ACORDES INTERNACIONALES

La lección cívica de la DANA

Valeria López Vela. *Esta columna expresa el punto de vista de su autor, no necesariamente de La Razón
Valeria López Vela. *Esta columna expresa el punto de vista de su autor, no necesariamente de La Razón Foto: larazondemexico

La dimisión de Carlos Mazón como presidente de la Generalitat Valenciana —anunciada el pasado 3 de noviembre— se produce en un momento simbólico que no puede ignorarse: un poco más de un año después de la catástrofe de la DANA de 2024, donde 229 personas perdieron la vida, y en medio de una gestión cuestionada.

Mandar no es lo mismo que responder. Y esta distinción queda demostrada en su renuncia. El cargo confería mando político, recursos formales, visibilidad; la tragedia exigía algo más: responsabilidad activa, visibilidad técnica, gestión emocional del dolor público. Cuando un gobernante no logra conjugar esos tres niveles —el mando, la técnica, la empatía— el poder se vuelve fardo.

Mazón lo reconoció con una frase rotunda: “Ya no puedo más.” No sólo como gesto de fatiga privada, sino como advertencia pública de que el peso de esa responsabilidad habita también al que manda. Por eso, este episodio no es sólo político sino moral: un recordatorio de que la representación no se reduce a firmar decretos, sino a estar ahí cuando importa.

El primero de noviembre del año pasado, los valles valencianos se ahogaron. El presidente no apareció con antelación, la alerta se dilató, las llamadas tardaron. Cuando los cuerpos y las ventanas se inundan, la figura del líder trasciende la firma del acta de investidura: encarna la promesa de protección, organización y claridad. Y ahí, según los informes, se quebró algo: su ausencia se notó tanto o más que las aguas.

Renunciar no es siempre reconocer culpa plena —y Mazón evitó confesiones completas—, pero sí fue admitir que el contrato social entre gobernante y ciudadanía fue dañado. Y cuando eso sucede, el mandato deja de ser soberano para volverse fugitivo: no es más que un absurdo ejercicio de desgaste. Su renuncia es, en ese sentido, una liberación personal y, quizá, una señal de que la política necesita más que el poder para sostenerse: necesita altura moral.

El riesgo ahora no es sólo la incertidumbre administrativa, sino el vacío que podría aprovechar la ultraderecha de Vox, partido del que depende el Partido Popular para formar gobierno. Convertir el relevo en una negociación ideológica sería devastador para una región que aún busca reconstruirse. Cuando el duelo social se usa como tablero, el daño se multiplica.
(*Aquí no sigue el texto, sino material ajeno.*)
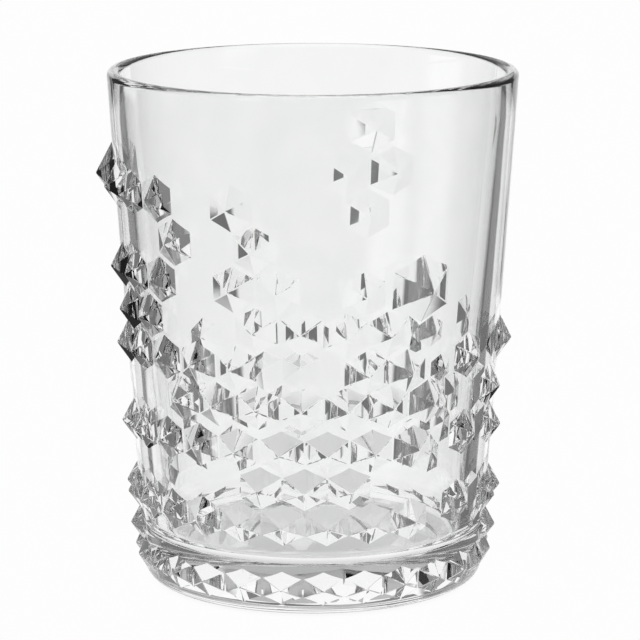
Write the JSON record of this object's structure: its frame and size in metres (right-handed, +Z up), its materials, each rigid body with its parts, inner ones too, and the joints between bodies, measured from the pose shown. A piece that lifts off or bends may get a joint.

Y sin embargo, frente a la torpeza política, la sociedad civil dio una lección de altura. Las familias de las víctimas de la DANA, a pesar del dolor y de la rabia legítima, mantuvieron la compostura, respetaron las instituciones y sostuvieron la demanda de justicia con dignidad ejemplar. Esa distancia —entre la serenidad cívica de los deudos y la confusión del poder— terminó por hacer insostenible el gobierno de Mazón.

La lección es amarga pero necesaria: el que dirige también carga, y no sólo gestiona máquinas administrativas, sino expectativas éticas. Cuando la ciudadanía demuestra más templanza que sus gobernantes, el poder pierde su legitimidad.